Health insurance companies are very low margin businesses, with the latest CEIC quarterly report showing their margins further declining from 2.7% in June 2024 to a barely sustainable 1.9% in September. As the chart shows below, they’ve never really been rolling in money, as Luigi was led to believe.
Part of the confusion is that an enormous company making a 2% profit appears to be pulling in obscene amounts of money, even if that profit is being split between many more people. Another part of the confusion is that many prominent and even powerful people don’t do the work to learn the difference between things like gross revenue and net profit.
Take US Congressman Ro Khanna of California, who used a massively exaggerated number to justify getting rid of health insurance altogether and replacing it with “Medicare for All,” a single-payer system. Thankfully, Twitter’s “community note” function corrected his error.

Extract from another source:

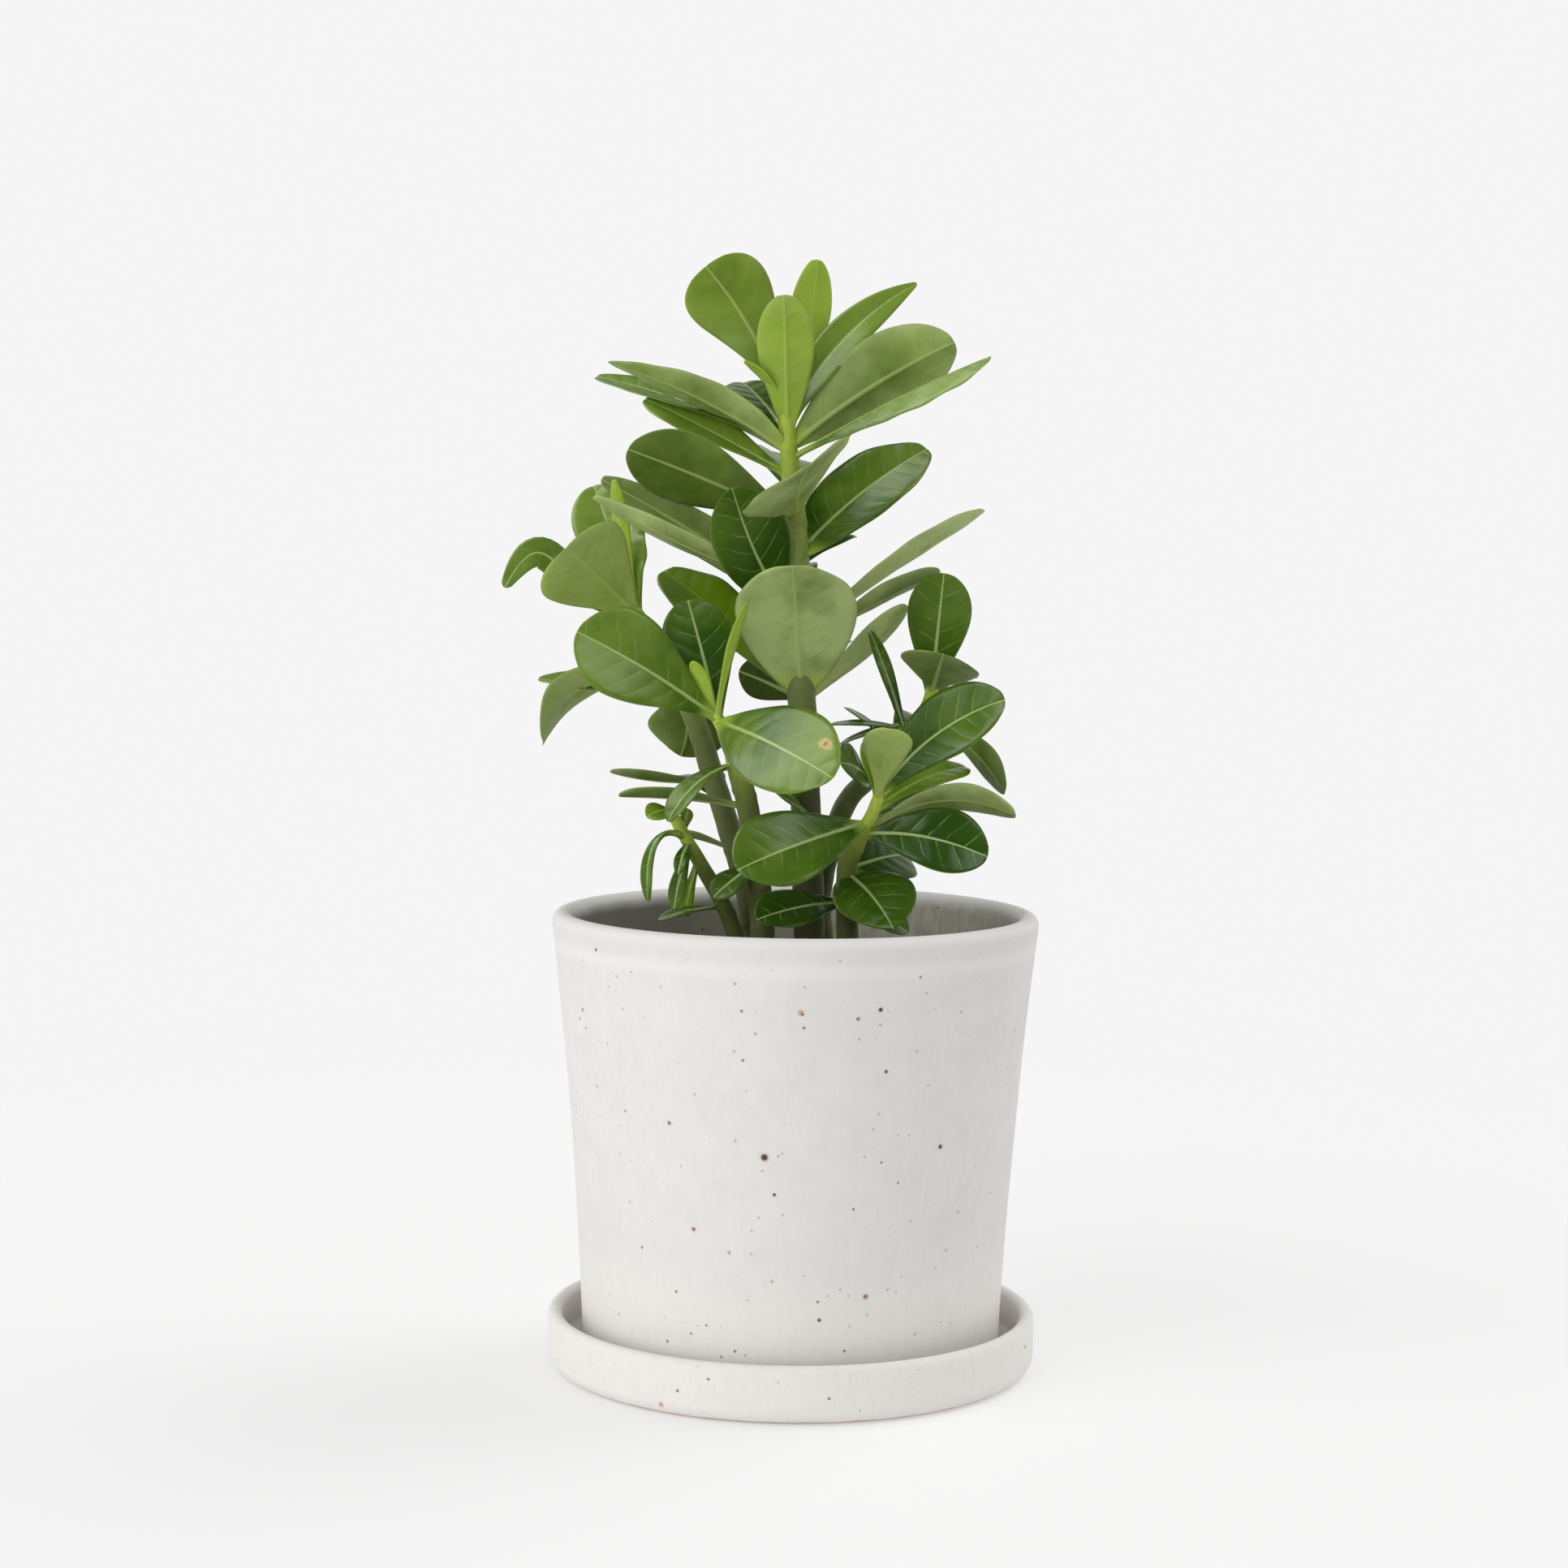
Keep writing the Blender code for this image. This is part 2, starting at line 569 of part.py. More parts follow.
def make_caudex(finish, home):
    """The swollen woody base, with the stub that each stem stands on."""
    mesh = bpy.data.meshes.new("caudex_base")
    bm = bmesh.new()
    bmesh.ops.create_uvsphere(bm, u_segments=20, v_segments=10, radius=1.0)
    bottom = POCKET_FLOOR + GAP
    for vert in bm.verts:
        share = (vert.co.z + 1) / 2
        height = bottom + (CAUDEX_TOP - bottom) * share
        angle = math.atan2(vert.co.y, vert.co.x)
        at_pole = math.hypot(vert.co.x, vert.co.y) < 0.001
        radius = 0.0 if at_pole else caudex_radius(height, angle)
        x = CAUDEX_CENTRE[0] * share + radius * math.cos(angle)
        y = CAUDEX_CENTRE[1] * share + radius * math.sin(angle)
        vert.co = at((x, y, height))
    bm.to_mesh(mesh)
    bm.free()
    base = bpy.data.objects.new("caudex_base", mesh)
    stubs = []
    for stem, points in STEMS.items():
        seat = Vector(points[0][:3])
        direction = (Vector(points[1][:3]) - seat).normalized()
        inward = Vector((CAUDEX_CENTRE[0], CAUDEX_CENTRE[1], seat.z - STUB_LENGTH)) - seat
        top = seat - direction * GAP
        foot = top + (inward * 0.35 - direction * STUB_LENGTH) * 0.7
        middle = top - direction * 3.0
        radius = points[0][3]
        route = [
            (*foot, radius * BARK_SWELL * 1.5),
            (*middle, radius * BARK_SWELL),
            (*top, radius),
        ]
        stubs.append(tube(stem + "_stub", route))
    return fused("caudex", base, stubs, finish, home)


def main():
    clear_scene()
    home = new_collection(OBJECT_NAME)
    stoneware = material("stoneware", (0.80, 0.79, 0.76), 0.75, specular=0.3)
    soil = material("soil", (0.06, 0.045, 0.03), 0.95, specular=0.2)
    bark = material("bark", (0.24, 0.22, 0.17), 0.8, specular=0.3)
    foliage = material("foliage", (0.09, 0.20, 0.035), 0.4)
    make_saucer(stoneware, home)
    make_pot(stoneware, home)
    make_soil(soil, home)
    make_caudex(bark, home)
    for stem in STEMS:
        make_leafy_stem(stem, foliage, home)


main()
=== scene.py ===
"""Looks of the potted desert rose: fine leaves and stems, bark, soil, speckled stoneware, light and camera.

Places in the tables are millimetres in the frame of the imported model: +Z up, -Y to the front,
and the origin under the middle of the saucer.
"""

import math
import random

import bmesh
import bpy
import numpy as np
from mathutils import Matrix, Vector, noise


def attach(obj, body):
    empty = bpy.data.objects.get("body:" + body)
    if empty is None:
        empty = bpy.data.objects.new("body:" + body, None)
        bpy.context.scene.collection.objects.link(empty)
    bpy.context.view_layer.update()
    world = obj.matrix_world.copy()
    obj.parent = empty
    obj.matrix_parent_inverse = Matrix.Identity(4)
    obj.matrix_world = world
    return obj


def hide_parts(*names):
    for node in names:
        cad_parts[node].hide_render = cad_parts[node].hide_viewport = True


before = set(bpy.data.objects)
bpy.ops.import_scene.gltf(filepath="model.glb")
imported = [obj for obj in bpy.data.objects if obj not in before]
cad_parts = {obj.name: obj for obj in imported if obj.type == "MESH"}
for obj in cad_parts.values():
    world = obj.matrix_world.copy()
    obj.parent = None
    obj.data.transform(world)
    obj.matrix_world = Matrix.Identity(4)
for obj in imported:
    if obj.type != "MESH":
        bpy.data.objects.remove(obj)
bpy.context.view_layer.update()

MM = 0.001
BODY = "root"

# Camera, fitted to the photograph
PHOTO_WIDTH = 1932
FOCAL_PIXELS = 3747
SENSOR_WIDTH = 36.0
CAMERA_PLACE = (-4.1, -938.0, 248.3)
CAMERA_PITCH = 4.11
CAMERA_ROLL = 0.67

# Saucer
SAUCER_RADIUS = 75.8
SAUCER_HEIGHT = 17.6
SAUCER_WALL = 4.4
SAUCER_FLOOR = 5.0
SAUCER_CORNER = 5.0
SAUCER_INNER_CORNER = 2.5

# Pot: outer radius = foot + flare * u + curve * u * u, with u from 0 at the foot to 1 at the rim
GAP = 0.3
POT_HEIGHT = 136.4
POT_FOOT_RADIUS = 64.8
POT_FLARE = 5.2
POT_CURVE = 5.6
POT_WALL = 6.3
POT_FLOOR = 9.0
POT_CORNER = 4.0
POT_INNER_CORNER = 9.0
DRAIN_RADIUS = 7.0
POT_BASE = SAUCER_FLOOR + GAP
RIM = POT_BASE + POT_HEIGHT
TURNED_STEPS = 240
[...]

But leaving aside the sloppy demonization of the health insurance industry as the problem with American healthcare costs, their solution of handing everything over to the government is equally lazy.
As was stated earlier, economics is about finding the best way of dealing with scarcity, and when it comes to healthcare, everything — whether doctors, MRI machines, hospitals, and ER rooms — is limited in quantity. And in government-run systems, that scarcity doesn’t go away. It’s just that bureaucrats and government boards, rather than insurance companies, decide what is covered and what is not.
To take Canada’s system — since they are our closest neighbor and have a similar culture and standard of living — care is greatly rationed to those the government determines need it most urgently. And this is happening at a grand scale, since Canada is dealing with a healthcare crisis due to staff shortages and increasing demand, especially at ERs, family physicians, and specialists. With no family doctors available, Canadians have been rushing to the ER for everything, leading to astronomical wait times and people dying of serious conditions in the waiting room.
Healthcare is a very complicated industry, and the United States has a very complicated way of administering it, but the fact that 70% of Americans are confident they would see emergency care in a timely manner, compared with 37% of Canadians, does speak to some strengths in our system. So does the fact that Americans are twice as likely as Canadians to be satisfied with their access to healthcare overall.
If one is denied care by a health insurance company who says that procedure is not covered or not in network, an American is at least allowed to seek care in other ways. This could mean the difference between life and death, even if it comes with a lot of medical debt. In Canada, however, health providers and insurance companies are generally banned from providing services that are covered by the national system. So if there is a long wait time or you’re denied coverage, you can’t use your own money to arrange care yourself. You’re simply out of luck.
Because of that, a 2024 Ipsos poll found 42% of Canadians, if faced with a serious condition, would prefer to cross into the US and pay out of pocket for treatment, rather than experience the uncertainty of long wait times or denied care — a choice Canadians have been making for years.
We do need reform and to create better systems of distributing these scarce resources. But that will not start with assassination of those running our current institutions. I doubt those justifying Luigi’s actions would wink at Canadians — 85% of whom believe drastic changes are needed to their system and 60% of whom believe private alternatives are needed — if they started offing government bureaucrats for denying care.